The Paradigm Shift: From Hardware-Centric to Software-Driven Networks
In the rapidly evolving landscape of modern technology, where innovation drives the capabilities of everything from autonomous vehicles to sophisticated drone operations, the underlying network infrastructure plays a paramount role. Historically, network architectures have been rigid, built upon purpose-built hardware devices like routers and switches, each with its own proprietary operating system and management interface. This traditional model, while robust, proved increasingly cumbersome and inefficient for the dynamic demands of contemporary applications and emerging technologies.
Enter Software-Defined Networking (SDN), a revolutionary architectural approach that fundamentally changes how networks are designed, built, and managed. SDN represents a significant paradigm shift, divorcing the network’s control plane (the logic that dictates how network traffic is forwarded) from its data plane (the hardware that actually forwards the traffic). This decoupling is the cornerstone of SDN, enabling a centralized, programmable control of network infrastructure. Instead of configuring individual network devices one by one, SDN introduces a unified control point, often referred to as an SDN controller, which oversees the entire network.

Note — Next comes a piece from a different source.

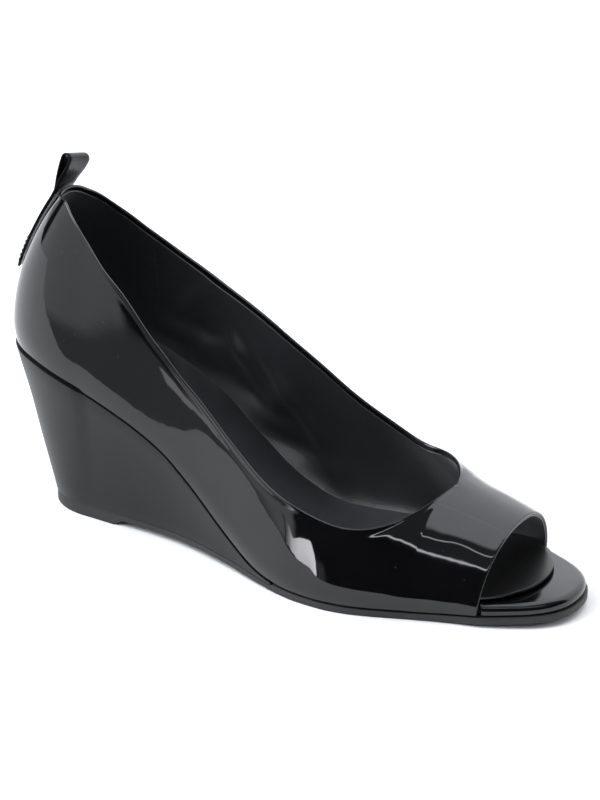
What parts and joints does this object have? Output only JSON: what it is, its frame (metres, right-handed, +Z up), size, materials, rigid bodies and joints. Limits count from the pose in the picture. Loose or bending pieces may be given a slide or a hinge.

This transformation from a distributed, device-centric management model to a centralized, software-centric one empowers organizations to treat their network as a single, cohesive entity. It moves away from the static, often manual configuration inherent in traditional networks, towards a highly dynamic and automated environment. For industries relying on real-time data processing, massive data transfer, and flexible resource allocation—such as those utilizing drone swarms for remote sensing or AI-powered autonomous operations—SDN offers a critical foundation for agility, scalability, and enhanced performance, propelling innovation by removing network bottlenecks.
Core Principles and Architecture of Software-Defined Networking
The power of SDN lies in its foundational principles, which together create a highly flexible and programmable network environment. Understanding these principles is key to appreciating how SDN fuels technological advancement.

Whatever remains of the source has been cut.